Report how many lines in the records hold the string "body"; give the number and nothing else.
^^^^^^^^
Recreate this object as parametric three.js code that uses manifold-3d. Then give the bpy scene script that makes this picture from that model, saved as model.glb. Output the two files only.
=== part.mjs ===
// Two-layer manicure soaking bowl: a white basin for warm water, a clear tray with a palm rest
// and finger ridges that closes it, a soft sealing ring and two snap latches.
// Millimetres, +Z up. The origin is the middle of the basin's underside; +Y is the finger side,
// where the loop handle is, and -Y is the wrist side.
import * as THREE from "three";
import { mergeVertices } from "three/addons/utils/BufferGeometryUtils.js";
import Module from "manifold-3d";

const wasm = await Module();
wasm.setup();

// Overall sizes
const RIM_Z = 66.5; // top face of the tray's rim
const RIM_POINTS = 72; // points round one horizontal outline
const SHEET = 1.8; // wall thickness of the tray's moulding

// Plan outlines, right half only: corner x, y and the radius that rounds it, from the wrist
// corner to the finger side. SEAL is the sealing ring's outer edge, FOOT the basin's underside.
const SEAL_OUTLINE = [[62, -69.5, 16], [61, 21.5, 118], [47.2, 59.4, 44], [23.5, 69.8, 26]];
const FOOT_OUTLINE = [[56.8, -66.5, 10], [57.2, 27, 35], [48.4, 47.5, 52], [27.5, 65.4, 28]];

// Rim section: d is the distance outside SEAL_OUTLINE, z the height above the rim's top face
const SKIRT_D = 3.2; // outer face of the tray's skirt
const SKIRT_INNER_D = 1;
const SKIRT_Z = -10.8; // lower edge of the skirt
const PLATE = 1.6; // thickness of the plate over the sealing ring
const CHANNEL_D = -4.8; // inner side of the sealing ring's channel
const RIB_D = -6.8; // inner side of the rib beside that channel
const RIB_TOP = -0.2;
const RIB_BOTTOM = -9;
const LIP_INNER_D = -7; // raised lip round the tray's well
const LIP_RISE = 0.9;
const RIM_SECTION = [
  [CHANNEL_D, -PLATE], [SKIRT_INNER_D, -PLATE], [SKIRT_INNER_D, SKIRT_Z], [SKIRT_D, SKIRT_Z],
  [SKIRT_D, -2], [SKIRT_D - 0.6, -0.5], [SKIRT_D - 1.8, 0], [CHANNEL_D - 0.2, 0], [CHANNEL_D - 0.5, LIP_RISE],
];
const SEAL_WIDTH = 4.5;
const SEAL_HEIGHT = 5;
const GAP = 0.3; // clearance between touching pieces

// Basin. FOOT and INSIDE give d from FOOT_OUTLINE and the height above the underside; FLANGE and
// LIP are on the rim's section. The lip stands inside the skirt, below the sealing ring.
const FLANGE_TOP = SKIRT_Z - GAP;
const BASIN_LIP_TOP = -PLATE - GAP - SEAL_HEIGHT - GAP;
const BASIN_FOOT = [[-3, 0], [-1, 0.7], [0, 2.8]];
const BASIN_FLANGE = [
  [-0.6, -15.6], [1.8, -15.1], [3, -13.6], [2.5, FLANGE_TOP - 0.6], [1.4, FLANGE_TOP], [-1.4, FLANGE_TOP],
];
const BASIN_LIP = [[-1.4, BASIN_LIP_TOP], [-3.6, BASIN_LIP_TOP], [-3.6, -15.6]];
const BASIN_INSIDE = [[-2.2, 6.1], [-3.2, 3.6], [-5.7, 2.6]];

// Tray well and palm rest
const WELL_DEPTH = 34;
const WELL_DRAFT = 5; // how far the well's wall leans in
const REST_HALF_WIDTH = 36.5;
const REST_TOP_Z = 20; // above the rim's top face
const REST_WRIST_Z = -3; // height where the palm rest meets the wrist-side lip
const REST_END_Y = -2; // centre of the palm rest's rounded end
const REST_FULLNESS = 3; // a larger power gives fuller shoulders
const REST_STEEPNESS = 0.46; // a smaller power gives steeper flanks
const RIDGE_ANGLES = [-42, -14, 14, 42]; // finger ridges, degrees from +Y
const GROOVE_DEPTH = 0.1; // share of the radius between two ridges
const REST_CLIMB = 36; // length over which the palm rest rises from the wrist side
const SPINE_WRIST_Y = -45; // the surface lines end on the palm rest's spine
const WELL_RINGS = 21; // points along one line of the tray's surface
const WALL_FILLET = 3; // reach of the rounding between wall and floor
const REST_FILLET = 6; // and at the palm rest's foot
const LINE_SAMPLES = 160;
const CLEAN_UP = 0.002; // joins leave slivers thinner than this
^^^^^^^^
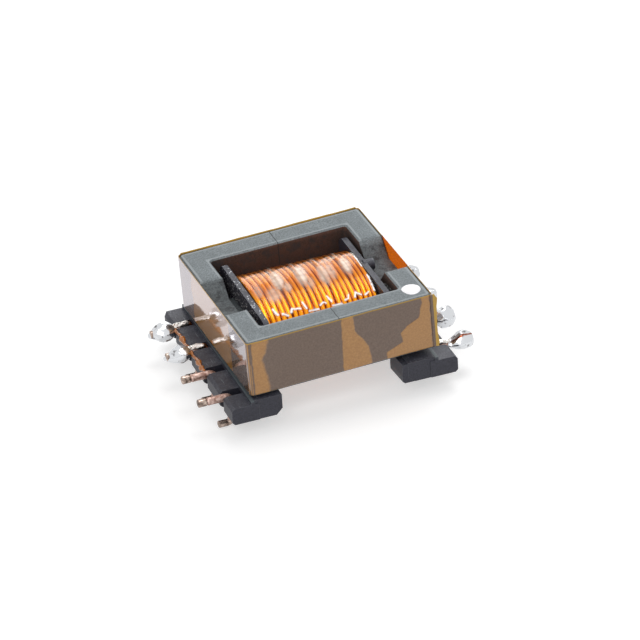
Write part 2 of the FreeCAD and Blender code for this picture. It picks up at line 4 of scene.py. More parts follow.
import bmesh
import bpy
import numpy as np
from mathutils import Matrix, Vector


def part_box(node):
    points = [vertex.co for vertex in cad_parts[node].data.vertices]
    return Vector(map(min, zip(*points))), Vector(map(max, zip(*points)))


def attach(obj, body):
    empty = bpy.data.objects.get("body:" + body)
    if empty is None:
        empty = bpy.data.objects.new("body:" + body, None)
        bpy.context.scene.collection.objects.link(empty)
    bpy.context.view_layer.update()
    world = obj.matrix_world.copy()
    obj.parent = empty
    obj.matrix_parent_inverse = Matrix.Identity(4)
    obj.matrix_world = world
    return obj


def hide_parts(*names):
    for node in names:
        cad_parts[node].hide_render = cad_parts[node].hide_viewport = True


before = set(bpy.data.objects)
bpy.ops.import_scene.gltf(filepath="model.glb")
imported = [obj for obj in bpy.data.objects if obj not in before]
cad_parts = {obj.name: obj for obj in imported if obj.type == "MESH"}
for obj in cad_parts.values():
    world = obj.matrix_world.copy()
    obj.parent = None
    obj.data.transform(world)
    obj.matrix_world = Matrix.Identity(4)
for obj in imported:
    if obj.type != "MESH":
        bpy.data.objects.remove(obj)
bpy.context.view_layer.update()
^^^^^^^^
| TASK RESULT |
3